99 per aver pace co’ seguaci sui.

Amor, ch’al cor gentil ratto s’apprende,

prese costui de la bella persona

102 che mi fu tolta; e ’l modo ancor m’offende.

Amor, ch’a nullo amato amar perdona,

mi prese del costui piacer sì forte,

105 che, come vedi, ancor non m’abbandona.

Amor condusse noi ad una morte.

Caina attende chi a vita ci spense".

108 Queste parole da lor ci fuor porte.

Quand’io intesi quell’anime offense,

china’ il viso e tanto il tenni basso,

111 fin che ’l poeta mi disse: "Che pense?".

Quando rispuosi, cominciai: "Oh lasso,

quanti dolci pensier, quanto disio

114 menò costoro al doloroso passo!".

Poi mi rivolsi a loro e parla’ io,

e cominciai: "Francesca, i tuoi martìri

117 a lagrimar mi fanno tristo e pio.

Ma dimmi: al tempo d’i dolci sospiri,

a che e come concedette amore

120 che conosceste i dubbiosi disiri?".

E quella a me: "Nessun maggior dolore

che ricordarsi del tempo felice

123 ne la miseria; e ciò sa ’l tuo dottore.

Ma s’a conoscer la prima radice

del nostro amor tu hai cotanto affetto,

126 dirò come colui che piange e dice.

Noi leggiavamo un giorno per diletto

di Lancialotto come amor lo strinse;

129 soli eravamo e sanza alcun sospetto.

Per più fïate li occhi ci sospinse

quella lettura, e scolorocci il viso;

132 ma solo un punto fu quel che ci vinse.

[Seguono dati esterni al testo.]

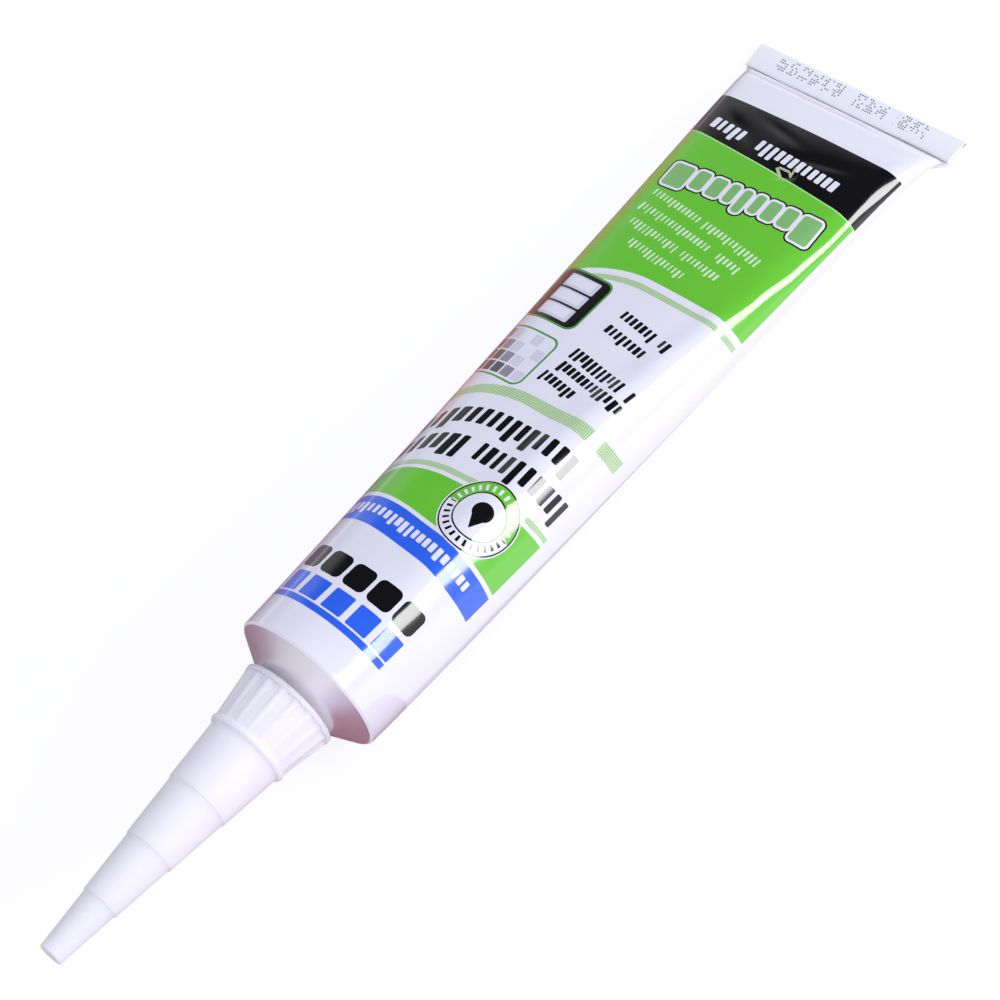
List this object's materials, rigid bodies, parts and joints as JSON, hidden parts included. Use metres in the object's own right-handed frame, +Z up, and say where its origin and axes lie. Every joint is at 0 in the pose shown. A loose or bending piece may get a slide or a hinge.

Quando leggemmo il disïato riso

esser basciato da cotanto amante,

135 questi, che mai da me non fia diviso,

la bocca mi basciò tutto tremante.

Galeotto fu ’l libro e chi lo scrisse:

138 quel giorno più non vi leggemmo avante".

Mentre che l’uno spirto questo disse,

l’altro piangëa; sì che di pietade

141 io venni men così com’io morisse.

E caddi come corpo morto cade.

2 commenti:

Anonimo ha detto...

E' vero, Benigni è riuscito a mettere su un progetto fantastico, ha portato in piazza un tema che appartiene a tutti, ma del quale ormai si altera quasi sempre il valore reale e il senso più profondo, riducendolo ad emblema del "materiale" piuttosto che del divino. Lo ha fatto attraverso il testo più importante della letteratura italiana, che purtroppo molti non approfondiscono al di là di uno studio prettamente scolastico (io per primo). Bellissima l'interpretazione sull'ignavia, so che è un discorso diverso, ma mi verrebbe da citare la canzone del maggio: "anche se vi credete assolti, siete lo stesso coinvolti". E poi, sinceramente mi fa sganasciare dalle risate soltanto quando pronuncia il nome di Berlusconi...
Ps Brava Ele! Continua cosi col blog che vai alla grande!

Anonimo ha detto...

Non mi dilungo sulla bravura di Benigni,in tutti i sensi:sarebbe inutile. Ma sottolinerei il passaggio nel quale lui ha detto che la vera grandezza dell'Uomo, sta nelle sue "debolezze"; chi non le ha vissute, specialmente quelle in Amore?Penso che ciò che contraddistingue una persona veramente forte dagli altri sia la capacità di lasciare la propria vita nelle mani di un altro(un amico vero,la persona amata,etc...)anche solo per qualche istante,o magari per una serata. Proprio l'incapacità di fare questo spinge molte persone all'uso di droghe,come ha ricordato lo stesso Benigni, e non credo ci sia cosa più triste. Ragazzi, torniamo a credere nelle persone.